Structure Type: built works - dwellings -public accommodations - hotels
Designers: [unspecified]
Dates: constructed 1876
3 stories
Overview
The Grand Central Hotel billed itself as the "Cheapest First Class Hotel in Los Angeles," according to the Los Angeles City Directory of 1883, (p. 42). George O. Ford managed the three-story hotel in 1883. According to Water and Power Asssociates.org, the Grand Central Hotel opened in 1876. (See Water and Power Associates.org, "Early Views of N. Main St. (300 block)," accessed 01/25/2018.) From the 1850s through the 1880s, this 300 block of North Main Street contained some of early Los Angeles's most important businesses, included several hotels with public meeting spaces, telegraph and stage coach offices, and a significant bank, the Farmers and Merchants Bank #1. The bank stood one storefront south of the Grand Central Hotel.
Building History
In 1881, G.L. Schmidt operated the Grand Central Hotel at 38-42 Main Street in Los Angeles, CA. (See Los Angeles, California, City and County Directory, 1881-2, [Los Angeles: Southern California Directory Company, 1881], p. 172.)
Building Notes
The building had an economical, rectangular form, trimmed with Italianate ornamentation.

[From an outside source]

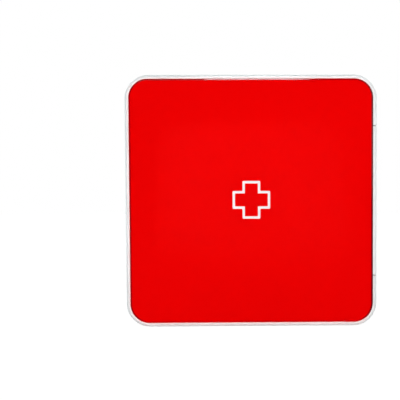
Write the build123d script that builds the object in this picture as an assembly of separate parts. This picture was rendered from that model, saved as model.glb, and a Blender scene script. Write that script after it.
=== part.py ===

It demonstrated a degree of ornamental richness without the turrets, bay windows or other protruding shapes popular during the later Queen Anne period. The Grand Central Hotel probably had cast-iron supports on the first floor, enabling wide spans and large windows for retail shops, with a wood structure above. Windows on the second and third floors were topped by alternating triangular and segmental pediments of wood. The parapet was trimmed by a frieze supported by ornamental brackets.
In about 1880, the Atlantic and Pacific Telegraph Company had its Los Angeles office in the first floor of the hotel.